[CAD and scene scripts]
####
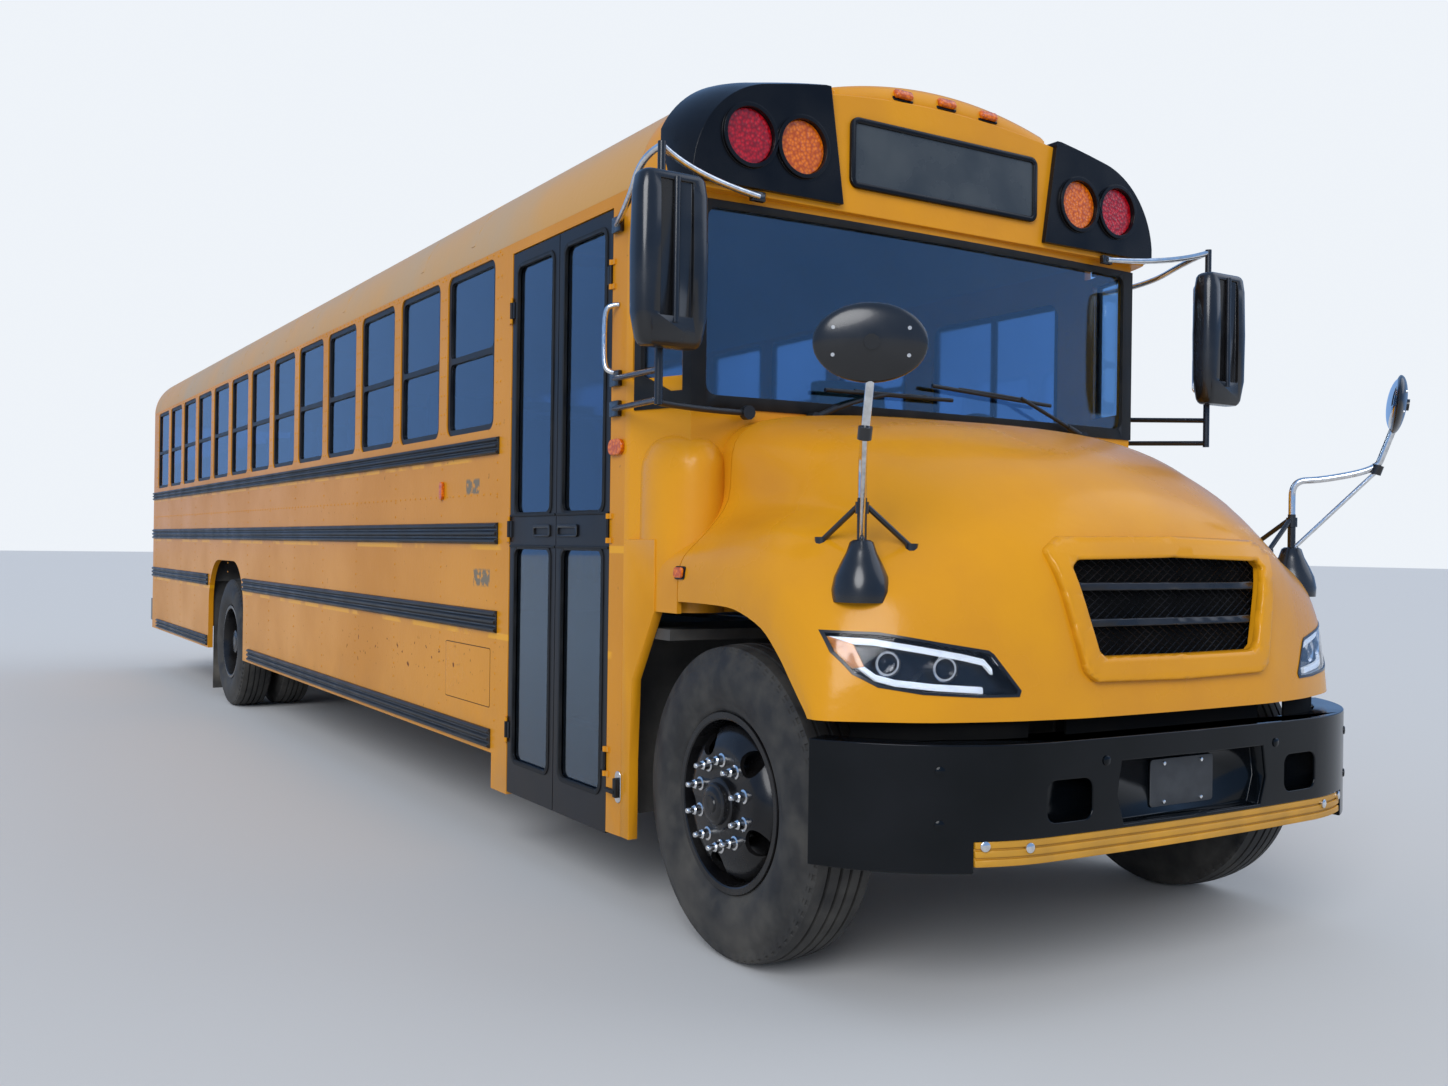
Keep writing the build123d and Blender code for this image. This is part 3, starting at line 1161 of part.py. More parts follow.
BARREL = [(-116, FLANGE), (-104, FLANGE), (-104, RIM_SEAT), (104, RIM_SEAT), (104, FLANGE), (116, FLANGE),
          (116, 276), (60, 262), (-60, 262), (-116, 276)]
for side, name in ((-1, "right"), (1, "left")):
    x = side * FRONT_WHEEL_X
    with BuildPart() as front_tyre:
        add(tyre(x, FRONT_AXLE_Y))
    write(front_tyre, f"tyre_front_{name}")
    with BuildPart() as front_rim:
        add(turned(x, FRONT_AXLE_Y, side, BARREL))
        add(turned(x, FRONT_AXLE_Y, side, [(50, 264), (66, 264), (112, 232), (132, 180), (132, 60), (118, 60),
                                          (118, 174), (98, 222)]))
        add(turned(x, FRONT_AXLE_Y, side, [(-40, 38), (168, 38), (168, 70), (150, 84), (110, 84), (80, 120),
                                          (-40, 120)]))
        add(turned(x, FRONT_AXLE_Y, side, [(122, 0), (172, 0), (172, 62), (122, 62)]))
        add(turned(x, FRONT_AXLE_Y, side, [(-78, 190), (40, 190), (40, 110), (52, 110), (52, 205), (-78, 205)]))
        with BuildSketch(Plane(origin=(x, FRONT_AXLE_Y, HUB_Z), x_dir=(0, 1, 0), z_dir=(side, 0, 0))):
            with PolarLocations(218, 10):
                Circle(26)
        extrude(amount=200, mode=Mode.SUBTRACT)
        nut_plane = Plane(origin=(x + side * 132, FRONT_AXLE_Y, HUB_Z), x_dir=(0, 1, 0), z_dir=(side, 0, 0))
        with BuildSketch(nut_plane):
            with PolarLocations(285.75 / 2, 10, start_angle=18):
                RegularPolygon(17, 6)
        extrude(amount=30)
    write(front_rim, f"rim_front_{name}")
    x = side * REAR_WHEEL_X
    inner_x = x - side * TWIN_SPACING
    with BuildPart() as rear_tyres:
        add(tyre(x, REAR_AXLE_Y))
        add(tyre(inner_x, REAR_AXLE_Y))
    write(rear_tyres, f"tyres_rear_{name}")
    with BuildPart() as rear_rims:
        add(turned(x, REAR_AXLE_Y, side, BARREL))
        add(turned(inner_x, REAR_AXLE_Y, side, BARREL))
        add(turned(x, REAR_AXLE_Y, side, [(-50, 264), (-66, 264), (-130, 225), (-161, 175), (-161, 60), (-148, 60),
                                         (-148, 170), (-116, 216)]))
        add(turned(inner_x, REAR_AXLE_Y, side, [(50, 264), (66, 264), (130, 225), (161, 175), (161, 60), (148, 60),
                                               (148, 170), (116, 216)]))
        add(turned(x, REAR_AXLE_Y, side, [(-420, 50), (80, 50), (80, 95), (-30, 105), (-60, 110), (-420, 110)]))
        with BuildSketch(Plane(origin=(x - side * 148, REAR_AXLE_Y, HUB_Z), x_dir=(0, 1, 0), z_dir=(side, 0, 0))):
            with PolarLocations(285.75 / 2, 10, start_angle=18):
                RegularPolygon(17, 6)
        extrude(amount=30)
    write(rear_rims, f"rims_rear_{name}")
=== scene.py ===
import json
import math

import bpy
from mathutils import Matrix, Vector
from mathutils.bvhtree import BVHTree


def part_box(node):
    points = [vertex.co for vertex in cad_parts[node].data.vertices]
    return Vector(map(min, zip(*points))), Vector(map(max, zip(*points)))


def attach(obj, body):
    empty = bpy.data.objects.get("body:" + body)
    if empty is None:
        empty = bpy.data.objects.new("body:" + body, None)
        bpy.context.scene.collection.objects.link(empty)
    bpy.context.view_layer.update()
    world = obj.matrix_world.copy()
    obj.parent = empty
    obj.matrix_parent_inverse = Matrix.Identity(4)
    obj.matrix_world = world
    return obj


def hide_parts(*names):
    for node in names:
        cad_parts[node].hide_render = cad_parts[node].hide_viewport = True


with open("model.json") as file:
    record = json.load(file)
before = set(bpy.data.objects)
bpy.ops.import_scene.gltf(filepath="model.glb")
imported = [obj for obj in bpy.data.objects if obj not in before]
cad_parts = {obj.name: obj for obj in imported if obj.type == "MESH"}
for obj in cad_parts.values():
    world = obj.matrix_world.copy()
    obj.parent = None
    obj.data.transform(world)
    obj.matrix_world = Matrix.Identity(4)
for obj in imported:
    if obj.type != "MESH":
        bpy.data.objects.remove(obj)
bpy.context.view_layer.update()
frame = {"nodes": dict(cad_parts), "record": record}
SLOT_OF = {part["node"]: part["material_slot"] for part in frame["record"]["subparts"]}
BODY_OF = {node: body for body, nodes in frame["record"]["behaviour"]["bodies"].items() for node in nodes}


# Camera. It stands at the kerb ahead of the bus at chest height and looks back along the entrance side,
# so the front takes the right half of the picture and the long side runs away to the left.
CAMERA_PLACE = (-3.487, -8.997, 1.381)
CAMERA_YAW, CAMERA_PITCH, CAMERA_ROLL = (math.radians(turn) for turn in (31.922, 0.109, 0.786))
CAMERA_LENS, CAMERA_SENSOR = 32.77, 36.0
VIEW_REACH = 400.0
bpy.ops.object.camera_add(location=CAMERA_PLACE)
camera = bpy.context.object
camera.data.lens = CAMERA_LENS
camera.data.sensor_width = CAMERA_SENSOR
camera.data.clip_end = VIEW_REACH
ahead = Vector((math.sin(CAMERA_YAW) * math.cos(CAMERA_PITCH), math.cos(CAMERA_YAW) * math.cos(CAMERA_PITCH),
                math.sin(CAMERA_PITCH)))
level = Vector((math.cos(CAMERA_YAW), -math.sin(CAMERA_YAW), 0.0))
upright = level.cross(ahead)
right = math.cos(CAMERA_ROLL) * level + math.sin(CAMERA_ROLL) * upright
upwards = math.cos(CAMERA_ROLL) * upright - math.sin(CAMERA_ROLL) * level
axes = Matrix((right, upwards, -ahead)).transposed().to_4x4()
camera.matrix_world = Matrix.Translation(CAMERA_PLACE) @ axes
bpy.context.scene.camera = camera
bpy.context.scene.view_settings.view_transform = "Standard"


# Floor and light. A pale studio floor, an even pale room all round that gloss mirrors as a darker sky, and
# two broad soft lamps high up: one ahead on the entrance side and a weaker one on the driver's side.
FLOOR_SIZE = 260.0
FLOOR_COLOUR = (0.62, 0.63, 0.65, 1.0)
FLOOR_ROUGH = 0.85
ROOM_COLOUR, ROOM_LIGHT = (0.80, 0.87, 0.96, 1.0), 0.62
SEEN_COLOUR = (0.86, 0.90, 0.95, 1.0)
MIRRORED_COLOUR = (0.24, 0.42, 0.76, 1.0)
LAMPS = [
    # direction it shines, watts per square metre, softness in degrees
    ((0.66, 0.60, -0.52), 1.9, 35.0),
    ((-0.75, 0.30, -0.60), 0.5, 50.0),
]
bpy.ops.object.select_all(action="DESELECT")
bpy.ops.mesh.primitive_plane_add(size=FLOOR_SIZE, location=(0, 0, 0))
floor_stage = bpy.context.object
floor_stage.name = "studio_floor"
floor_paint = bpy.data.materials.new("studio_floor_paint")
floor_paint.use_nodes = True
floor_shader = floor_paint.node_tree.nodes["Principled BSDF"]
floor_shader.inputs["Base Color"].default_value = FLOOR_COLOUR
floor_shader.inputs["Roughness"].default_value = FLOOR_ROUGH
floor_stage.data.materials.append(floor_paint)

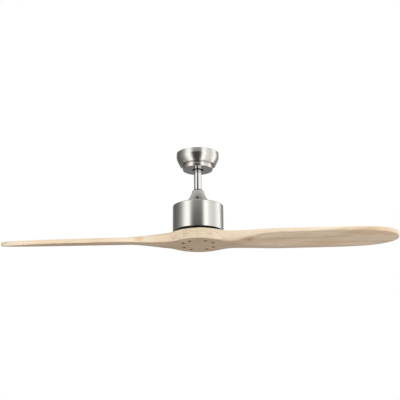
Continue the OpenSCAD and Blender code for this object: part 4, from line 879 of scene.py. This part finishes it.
####
Find every line with the word "record" and state how many there are, with no other words.

4